— START OF Source data —
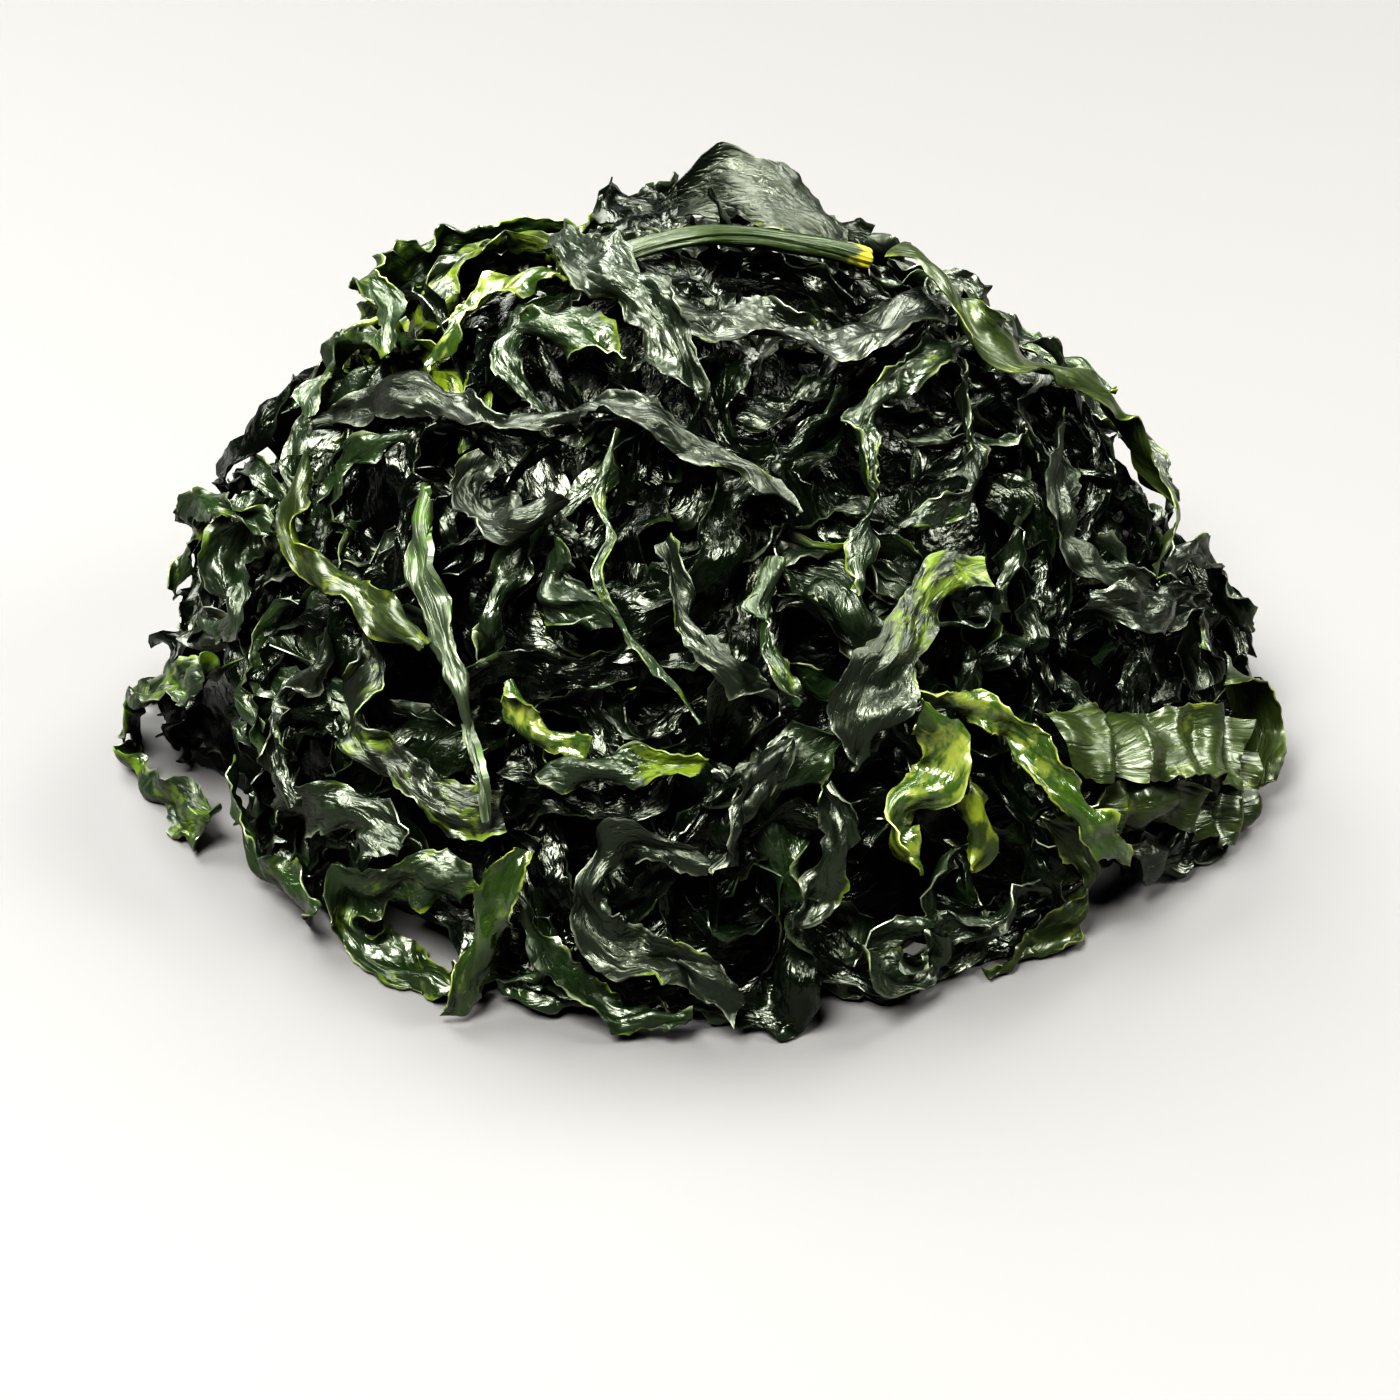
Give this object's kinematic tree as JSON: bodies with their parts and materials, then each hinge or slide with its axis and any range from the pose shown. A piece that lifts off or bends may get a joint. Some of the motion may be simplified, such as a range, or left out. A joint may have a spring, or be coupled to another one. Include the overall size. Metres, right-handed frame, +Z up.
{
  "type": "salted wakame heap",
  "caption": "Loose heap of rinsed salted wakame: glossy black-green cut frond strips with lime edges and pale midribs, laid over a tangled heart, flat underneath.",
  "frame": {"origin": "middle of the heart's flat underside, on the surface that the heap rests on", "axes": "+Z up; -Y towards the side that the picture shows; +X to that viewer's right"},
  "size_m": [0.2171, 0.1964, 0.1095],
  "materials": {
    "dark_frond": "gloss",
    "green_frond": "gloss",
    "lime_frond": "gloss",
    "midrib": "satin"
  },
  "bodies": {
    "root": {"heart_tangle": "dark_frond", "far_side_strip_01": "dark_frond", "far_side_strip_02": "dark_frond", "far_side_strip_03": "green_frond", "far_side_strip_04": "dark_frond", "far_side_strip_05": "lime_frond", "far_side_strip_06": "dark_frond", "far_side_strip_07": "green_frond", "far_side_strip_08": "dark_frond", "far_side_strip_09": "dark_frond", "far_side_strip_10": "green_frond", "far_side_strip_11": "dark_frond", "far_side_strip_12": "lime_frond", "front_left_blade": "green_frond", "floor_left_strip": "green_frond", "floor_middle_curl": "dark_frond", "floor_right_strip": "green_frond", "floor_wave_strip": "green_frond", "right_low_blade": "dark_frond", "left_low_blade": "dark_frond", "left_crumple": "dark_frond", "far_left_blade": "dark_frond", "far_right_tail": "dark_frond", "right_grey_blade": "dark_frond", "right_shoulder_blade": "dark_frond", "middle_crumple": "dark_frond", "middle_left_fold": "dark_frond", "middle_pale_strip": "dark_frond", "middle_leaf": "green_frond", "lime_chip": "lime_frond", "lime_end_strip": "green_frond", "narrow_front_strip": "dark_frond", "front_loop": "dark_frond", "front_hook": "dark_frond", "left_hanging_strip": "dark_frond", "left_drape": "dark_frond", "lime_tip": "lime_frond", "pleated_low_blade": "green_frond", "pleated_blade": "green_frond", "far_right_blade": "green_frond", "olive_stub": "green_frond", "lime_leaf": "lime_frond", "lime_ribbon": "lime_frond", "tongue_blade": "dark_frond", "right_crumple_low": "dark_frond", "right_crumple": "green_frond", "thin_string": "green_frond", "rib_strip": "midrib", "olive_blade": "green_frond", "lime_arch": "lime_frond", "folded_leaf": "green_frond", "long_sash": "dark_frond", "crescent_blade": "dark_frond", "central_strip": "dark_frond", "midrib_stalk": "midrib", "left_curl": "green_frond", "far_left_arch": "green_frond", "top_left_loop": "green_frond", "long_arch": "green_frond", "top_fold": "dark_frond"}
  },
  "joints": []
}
— END OF Source data —
> Task directions
Copy out the whole listing exactly; please set it all down.

> Exercise solution
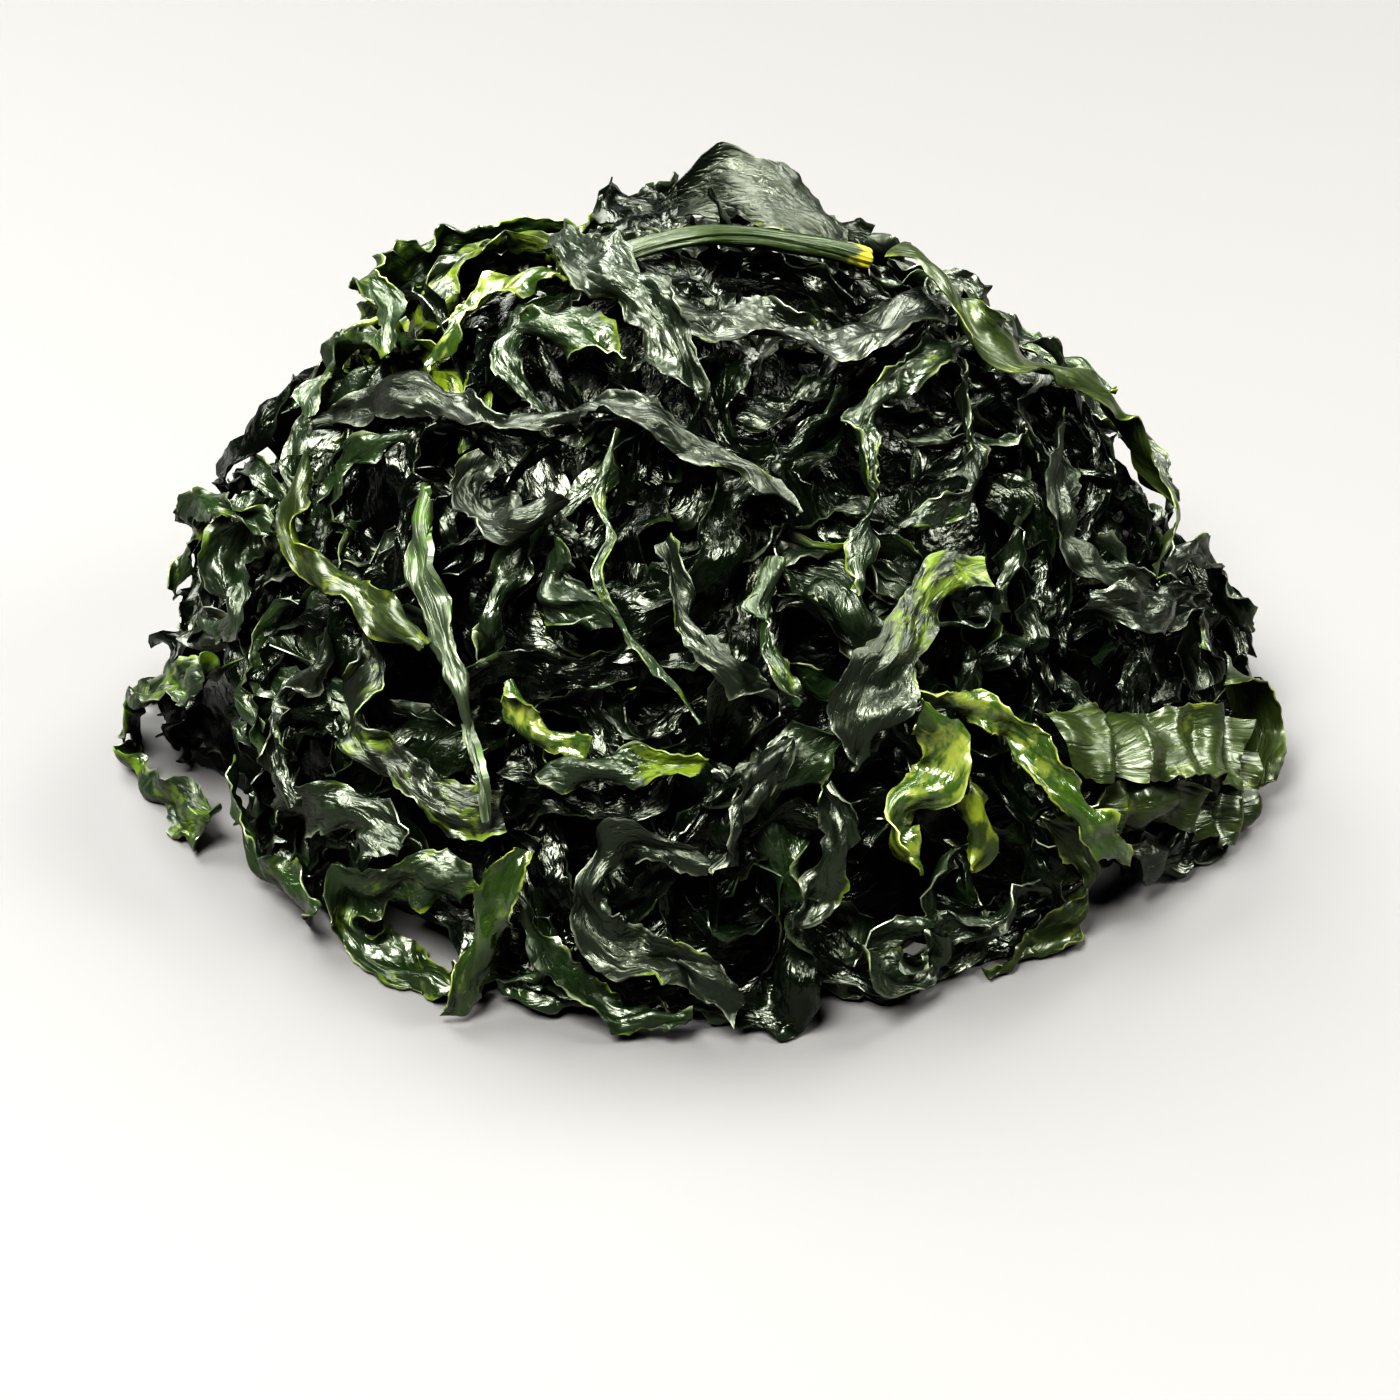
Give this object's kinematic tree as JSON: bodies with their parts and materials, then each hinge or slide with its axis and any range from the pose shown. A piece that lifts off or bends may get a joint. Some of the motion may be simplified, such as a range, or left out. A joint may have a spring, or be coupled to another one. Include the overall size. Metres, right-handed frame, +Z up.
{
  "type": "salted wakame heap",
  "caption": "Loose heap of rinsed salted wakame: glossy black-green cut frond strips with lime edges and pale midribs, laid over a tangled heart, flat underneath.",
  "frame": {"origin": "middle of the heart's flat underside, on the surface that the heap rests on", "axes": "+Z up; -Y towards the side that the picture shows; +X to that viewer's right"},
  "size_m": [0.2171, 0.1964, 0.1095],
  "materials": {
    "dark_frond": "gloss",
    "green_frond": "gloss",
    "lime_frond": "gloss",
    "midrib": "satin"
  },
  "bodies": {
    "root": {"heart_tangle": "dark_frond", "far_side_strip_01": "dark_frond", "far_side_strip_02": "dark_frond", "far_side_strip_03": "green_frond", "far_side_strip_04": "dark_frond", "far_side_strip_05": "lime_frond", "far_side_strip_06": "dark_frond", "far_side_strip_07": "green_frond", "far_side_strip_08": "dark_frond", "far_side_strip_09": "dark_frond", "far_side_strip_10": "green_frond", "far_side_strip_11": "dark_frond", "far_side_strip_12": "lime_frond", "front_left_blade": "green_frond", "floor_left_strip": "green_frond", "floor_middle_curl": "dark_frond", "floor_right_strip": "green_frond", "floor_wave_strip": "green_frond", "right_low_blade": "dark_frond", "left_low_blade": "dark_frond", "left_crumple": "dark_frond", "far_left_blade": "dark_frond", "far_right_tail": "dark_frond", "right_grey_blade": "dark_frond", "right_shoulder_blade": "dark_frond", "middle_crumple": "dark_frond", "middle_left_fold": "dark_frond", "middle_pale_strip": "dark_frond", "middle_leaf": "green_frond", "lime_chip": "lime_frond", "lime_end_strip": "green_frond", "narrow_front_strip": "dark_frond", "front_loop": "dark_frond", "front_hook": "dark_frond", "left_hanging_strip": "dark_frond", "left_drape": "dark_frond", "lime_tip": "lime_frond", "pleated_low_blade": "green_frond", "pleated_blade": "green_frond", "far_right_blade": "green_frond", "olive_stub": "green_frond", "lime_leaf": "lime_frond", "lime_ribbon": "lime_frond", "tongue_blade": "dark_frond", "right_crumple_low": "dark_frond", "right_crumple": "green_frond", "thin_string": "green_frond", "rib_strip": "midrib", "olive_blade": "green_frond", "lime_arch": "lime_frond", "folded_leaf": "green_frond", "long_sash": "dark_frond", "crescent_blade": "dark_frond", "central_strip": "dark_frond", "midrib_stalk": "midrib", "left_curl": "green_frond", "far_left_arch": "green_frond", "top_left_loop": "green_frond", "long_arch": "green_frond", "top_fold": "dark_frond"}
  },
  "joints": []
}